How to read this: Enabling both layers simultaneously creates a visual intersection: the areas brightest under both overlays have genuine dual-advantage. D3 (Queenstown) lights up strongly on both because it has multiple CCL and EWL stations plus dense hawker and supermarket amenity. D12 (Toa Payoh) shows the same pattern. Both are priced significantly below D9/D10 despite similar dual-layer intensity — the heatmap makes this spatial story readable at a glance. Use it to shortlist neighbourhoods for your Property Finder search.

Amenity Density layer alone: high-amenity areas at OCR pricing

Inputs
Layer enabled
Amenity Density only (purple)
Question
Where does high amenity density extend beyond CCR boundaries?
Results
Expected high (CCR)
D9, D10, D11 — dense amenity, high PSF
Unexpected high (OCR)
D20 (Bishan), D12 (Toa Payoh) — dense amenity at OCR pricing
Moderate
D19 (Hougang/Sengkang) — good but not exceptional
Lower density
D27 (Sembawang northern fringe) — thinner amenity coverage

How to read this: The Amenity Density layer reveals that D20 and D12 match or exceed many RCR districts in amenity coverage — because they have large hawker centres, mature supermarkets, and established school clusters.

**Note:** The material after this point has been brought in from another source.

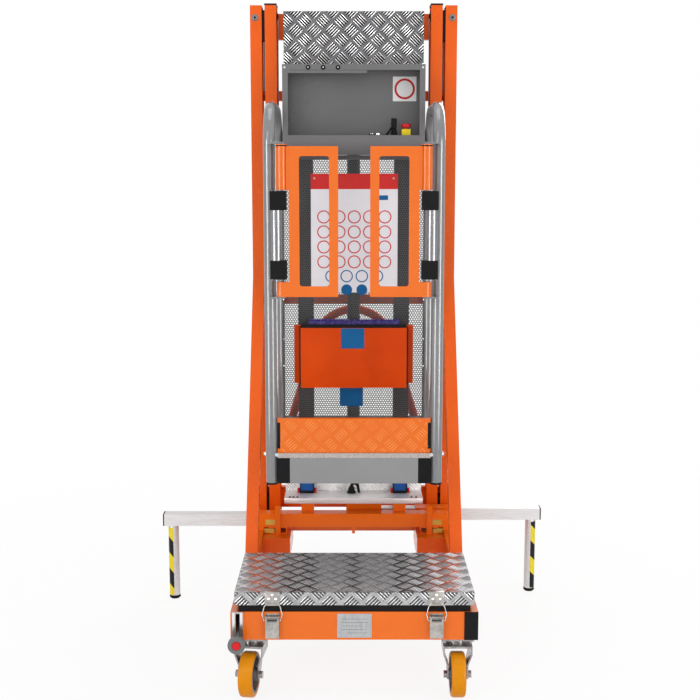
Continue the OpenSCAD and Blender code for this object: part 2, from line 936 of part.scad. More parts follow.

A private condo in Bishan or Toa Payoh Central sits within an amenity catchment that rivals many RCR developments at 30–40% lower PSF. The heatmap makes this visible in 10 seconds; building the same comparison from a table would take considerably longer and would be less spatially intuitive.

Tips & Pitfalls

Expert Tips

  • Zoom out first to spot macro patterns before diving into individual districts.
  • Compare this map against the rental yield map to find high-demand, low-price outliers.
  • Use the legend to understand colour encoding — the same colour can mean different things on different maps.

Common Pitfalls

  • Judging a district by headline colour alone — the underlying sample size varies wildly across Singapore.
  • Confusing median with mean when both are shown — means are skewed by luxury outliers.
  • Forgetting that new-launch prices are discounted — resale prices are a better benchmark for fair value.

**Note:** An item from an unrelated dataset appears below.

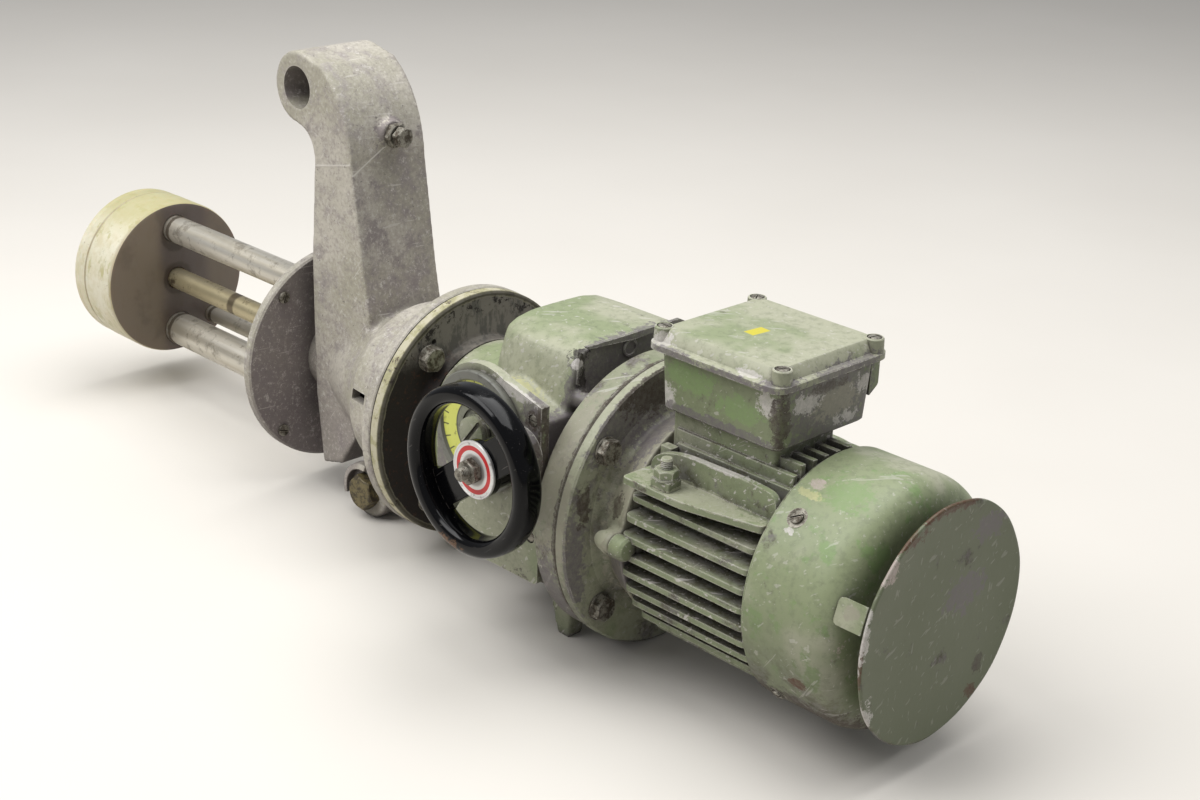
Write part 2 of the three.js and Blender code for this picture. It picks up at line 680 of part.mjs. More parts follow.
addPiece("motor_end_shield", motorEndShield(), palePaint());
boltPlaces(motorBolt).forEach((place, index) => {
  addPiece(`motor_bolt_${index + 1}`, flangeBolt(motorBolt, motorFlange.to, place), dullSteel());
});
addPiece("stator_housing", statorHousing(), greenPaint());
addPiece("earth_stud", earthStudPiece(), greenPaint());
addPiece("terminal_box", terminalBox(), greenPaint());
addPiece("terminal_lid", terminalLid(), greenPaint());
lidScrewPlaces().forEach((place, index) => {
  addPiece(`lid_screw_${index + 1}`, lidScrewPiece(place), dullSteel());
});
addPiece("cable_entry", cableEntry(), greenPaint());
addPiece("fan_cowl", fanCowl(), greenPaint());
addPiece("rain_canopy", rainCanopy(), greenPaint());
strapTurns.forEach((turn, index) => addPiece(`canopy_strap_${index + 1}`, canopyStrap(turn), greenPaint()));

// The origin is on the floor, under the middle of the whole.
assembly.position.set(
  -(head.far + canopy.to) / 2,
  (wheelSideReach - farSideReach) / 2,
  driveLineHeight,
);

const paintPump = new THREE.Group();
paintPump.add(assembly);
export default paintPump;
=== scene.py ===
# Paint pump: finer meshes over the CAD frame, painted and worn materials, a pale studio and the camera.
# Lengths are millimetres in the pump's own measure until a mesh is finished: X is 0 at the fan cowl's
# open rim and plus towards the fan, Y and Z are 0 on the drive line, and the handwheel's side is -Y.
import math

import bmesh
import bpy
from mathutils import Matrix, Vector


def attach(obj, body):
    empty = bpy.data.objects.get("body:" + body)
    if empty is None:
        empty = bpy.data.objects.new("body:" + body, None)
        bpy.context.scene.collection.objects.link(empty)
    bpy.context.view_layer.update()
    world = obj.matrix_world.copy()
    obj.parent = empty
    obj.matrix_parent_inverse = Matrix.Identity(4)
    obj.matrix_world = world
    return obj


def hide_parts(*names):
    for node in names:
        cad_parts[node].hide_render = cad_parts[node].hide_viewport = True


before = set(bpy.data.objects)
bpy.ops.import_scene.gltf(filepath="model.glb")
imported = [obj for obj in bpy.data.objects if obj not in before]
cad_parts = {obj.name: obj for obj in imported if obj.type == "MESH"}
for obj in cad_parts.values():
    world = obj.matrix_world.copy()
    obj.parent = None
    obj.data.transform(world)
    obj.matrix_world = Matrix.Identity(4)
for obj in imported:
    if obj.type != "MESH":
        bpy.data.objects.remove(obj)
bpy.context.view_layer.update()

mm = 0.001
originShift = Vector((352.25, 24.0, 100.8))  # from the pump's measure to the floor frame
largeSteps = 128
rodSteps = 48
smallSteps = 32
quarterTurns = (0, 90, 180, 270)
spindleCentre = (-184.5, 45)  # X and Z of the handwheel's axis
dialCentre = (-224, 48)  # X and Z of the speed dial


# Shader maths
# a socket whose sums, products and steps become nodes of its material
class Signal:
    def __init__(self, paint, socket):
        self.paint = paint
        self.socket = socket

    def __add__(self, other):
        return self.paint.maths("ADD", self, other)

    __radd__ = __add__

    def __sub__(self, other):
        return self.paint.maths("SUBTRACT", self, other)

    def __rsub__(self, other):
        return self.paint.maths("SUBTRACT", other, self)

    def __mul__(self, other):
        return self.paint.maths("MULTIPLY", self, other)

    __rmul__ = __mul__

    def __pow__(self, other):
        return self.paint.maths("POWER", self, other)

    def __abs__(self):
        return self.paint.maths("ABSOLUTE", self)

    # 0 at `low` and 1 at `high`, with a smooth change between them
    def step(self, low, high):
        settings = {"interpolation_type": "SMOOTHSTEP"}
        made = self.paint.node("MapRange", settings, {"Value": self, "From Min": low, "From Max": high})
        return Signal(self.paint, made.outputs[0])


# one material, with the nodes that the finishes share; its colour is built up in layers
class Paint:
    def __init__(self, name, tones, sockets):
        self.tones = tones
        self.colour = None
        self.relief = None
        self.material = bpy.data.materials.new(name)
        self.material.use_nodes = True
        self.tree = self.material.node_tree
        self.tree.nodes.clear()
        self.shader = self.node("BsdfPrincipled", {}, sockets)
        self.node("OutputMaterial", {}, {"Surface": self.shader.outputs["BSDF"]})
        local = self.node("TexCoord", {}, {}).outputs["Object"]
        self.place = self.vector("MULTIPLY_ADD", local, (1 / mm, 1 / mm, 1 / mm), tuple(-originShift))
        split = self.node("SeparateXYZ", {}, {0: self.place})
        self.x, self.y, self.z = (Signal(self, output) for output in split.outputs)

    def node(self, kind, settings, sockets):
        made = self.tree.nodes.new("ShaderNode" + kind)
        for key, value in settings.items():
            setattr(made, key, value)
        for key, value in sockets.items():
            self.join(made.inputs[key], value)
        return made

    def join(self, target, value):
        if isinstance(value, Signal):
            self.tree.links.new(value.socket, target)
        elif isinstance(value, bpy.types.NodeSocket):
            self.tree.links.new(value, target)
        elif target.type == "RGBA":
            target.default_value = (*value, 1)
        else:
            target.default_value = value

    def maths(self, operation, a, b=0.0):
        return Signal(self, self.node("Math", {"operation": operation}, {0: a, 1: b}).outputs[0])

    def vector(self, operation, a, b, c=(0, 0, 0)):
        return self.node("VectorMath", {"operation": operation}, {0: a, 1: b, 2: c}).outputs[0]

    # noise with blobs about `size` mm across, stretched along an axis where `stretch` is below 1
    def noise(self, size, detail, rough, stretch=(1, 1, 1), shift=0.0):
        scale = tuple(part / size for part in stretch)
        where = self.vector("MULTIPLY_ADD", self.place, scale, (shift, 0.7 * shift, 1.3 * shift))
        sockets = {"Vector": where, "Scale": 1, "Detail": detail, "Roughness": rough}
        return Signal(self, self.node("TexNoise", {}, sockets).outputs[0])

    # thin lines with one direction, found after turning the piece's own axes
    def scratches(self, turn, threshold, shift, width=1.1):
        sockets = {"Vector": self.place, "Rotation": turn}
        turned = self.node("VectorRotate", {"rotation_type": "EULER_XYZ"}, sockets)
        scale = (0.045 / width, 1 / width, 1 / width)
        where = self.vector("MULTIPLY_ADD", turned.outputs[0], scale, (shift, shift, shift))
        made = self.node("TexNoise", {}, {"Vector": where, "Scale": 1, "Detail": 2, "Roughness": 0.5})
        return Signal(self, made.outputs[0]).step(threshold, threshold + 0.025)

    def largest(self, first, *others):
        for other in others:
            first = self.maths("MAXIMUM", first, other)
        return first

    # two colours mixed, each a tone's name or a socket
    def mix(self, factor, a, b):
        a, b = (self.tones[tone] if isinstance(tone, str) else tone for tone in (a, b))
        return self.node("Mix", {"data_type": "RGBA"}, {0: factor, 6: a, 7: b}).outputs[2]

    # the first layer, and one more tone over what is there
    def base(self, factor, a, b):
        self.colour = self.mix(factor, a, b)

    def layer(self, factor, tone):
        self.colour = self.mix(factor, self.colour, tone)

    # 1 at a place, falling to 0 at `reach` from it, with a torn edge
    def spot(self, centre, reach, torn=0.35, grain=6.0, shift=0.0):
        offset = self.vector("SUBTRACT", self.place, centre)
        scaled = self.vector("DIVIDE", offset, reach)
        length = self.node("VectorMath", {"operation": "LENGTH"}, {0: scaled}).outputs["Value"]
        ragged = Signal(self, length) + (self.noise(grain, 6, 0.75, shift=shift) - 0.5) * (9 * torn)
        return ragged.step(1.0, 0.8)

    # 1 inside a turned rectangle on the lid's top
    def square(self, centre, half, turn):
        u = (self.x - centre[0]) * math.cos(turn) + (self.y - centre[1]) * math.sin(turn)
        v = (self.y - centre[1]) * math.cos(turn) - (self.x - centre[0]) * math.sin(turn)
        inside = abs(u).step(half[0] + 0.15, half[0] - 0.15) * abs(v).step(half[1] + 0.15, half[1] - 0.15)
        return inside * self.z.step(140, 141)

    # distance from a point, in the plane of two coordinates
    def radius(self, u, v, centre=(0, 0)):
        return ((u - centre[0]) ** 2.0 + (v - centre[1]) ** 2.0) ** 0.5

    # how far the surface faces a direction, from the piece's own normals
    def facing(self, direction):
        normal = self.node("TexCoord", {}, {}).outputs["Normal"]
        made = self.node("VectorMath", {"operation": "DOT_PRODUCT"}, {0: normal, 1: direction})
        return Signal(self, made.outputs["Value"])

    # 1 in the open, less in corners and gaps narrower than `reach` mm
    def openness(self, reach):
        made = self.node("AmbientOcclusion", {"samples": 4}, {"Distance": reach * mm})
        return Signal(self, made.outputs["AO"])

    # 1 on edges and in corners narrower than `reach` mm
    def edges(self, reach, low, high):
        geometry = self.node("NewGeometry", {}, {}).outputs["Normal"]
        softened = self.node("Bevel", {"samples": 4}, {"Radius": reach * mm}).outputs[0]
        made = self.node("VectorMath", {"operation": "DOT_PRODUCT"}, {0: softened, 1: geometry})
        return (1 - Signal(self, made.outputs["Value"])).step(low, high)

    def bump(self, height, depth, strength):
        sockets = {"Height": height, "Distance": depth * mm, "Strength": strength}
        if self.relief:
            sockets["Normal"] = self.relief
        self.relief = self.node("Bump", {}, sockets).outputs[0]

    def done(self, roughness, metallic=None):
        self.join(self.shader.inputs["Base Color"], self.colour)
        self.join(self.shader.inputs["Roughness"], roughness)
        if metallic:
            self.join(self.shader.inputs["Metallic"], metallic)
        if self.relief:
            self.join(self.shader.inputs["Normal"], self.relief)
        return self.material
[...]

Frequently Asked Questions

Where does the map data come from?
Data is sourced from URA (Urban Redevelopment Authority), HDB, OneMap, and official Singapore government APIs, refreshed monthly.
How often is the map updated?
Transaction-based maps refresh monthly as URA and HDB publish new data. Planning layers (Master Plan, GLS) update as gazetted.
Can I filter by district or bedroom type?
Yes — use the filter panel on the map. Filter state is preserved in the URL so you can share a deep link to a specific view.